RLI A route list you defined in LD 86 FEAT RLB.
SDRR SDRR invoked for this call: ALOW, DDD, DENY, DID, ITED, LDDD, LDID, or STRK
selected type repeats and expects a response of digits to be tested. Example if type is DENY and 233 is to be tested then this line would be: DENY 233

 

LD 90
REQ NEW
CUST 0 - 99 Select a customer, typically 0
FEAT NET
TRAN AC1 For BARS it is always table 1
TYPE SPN
SPN Special number digit sequence to be identified
FLEN (0) - 24 Flexible length maximum.
INPL (NO) YES International dialing plan?
ITOH (NO) YES inhibit timeout handler?
RLI A route list you defined in LD 86 FEAT RLB.
CLTP
SDRR SDRR invoked for this call: ALOW, ARRN, DDD, DENY, DID, ITED, LDDD, LDID, or STRK
selected type repeats and expects a response of digits to be tested.
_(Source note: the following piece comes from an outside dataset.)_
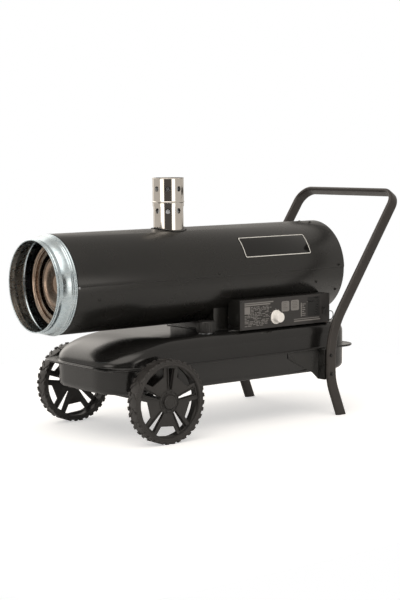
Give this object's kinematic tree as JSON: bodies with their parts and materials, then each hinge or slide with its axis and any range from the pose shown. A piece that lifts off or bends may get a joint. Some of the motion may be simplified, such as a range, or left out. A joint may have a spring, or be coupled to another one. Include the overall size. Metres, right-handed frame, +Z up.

Example if type is DENY and 233 is to be tested then this line would be: DENY 233

SDRR Explained:

SDRR prevents a call from using a trunk without necessarily blocking the call.  DENY will kill a call in its tracks.  LDDD will divert a call to the local attendant.  LDID will send a call directly to an internal extension without using an outgoing and incoming trunk (a trombone connection).  In part this is accomplished by using a Digit Manipulation Table that was defined in LD 86 FEAT DGT.  This table will tell the system how many digits to delete (not counting the access code which is always removed automatically on any BARS call) and insert if required to match the internal dialing pattern.  ALOW (Nortel’s spelling, not my mistake) is an exception to one of the previous conditions.  Although there are no wild characters, a short digit string includes all possible longer strings unless excluded (in this case excluded from being blocked) by a longer digit sequence in an ALOW list.  The remaining types are for networking applications and will not be addressed this side of NARS.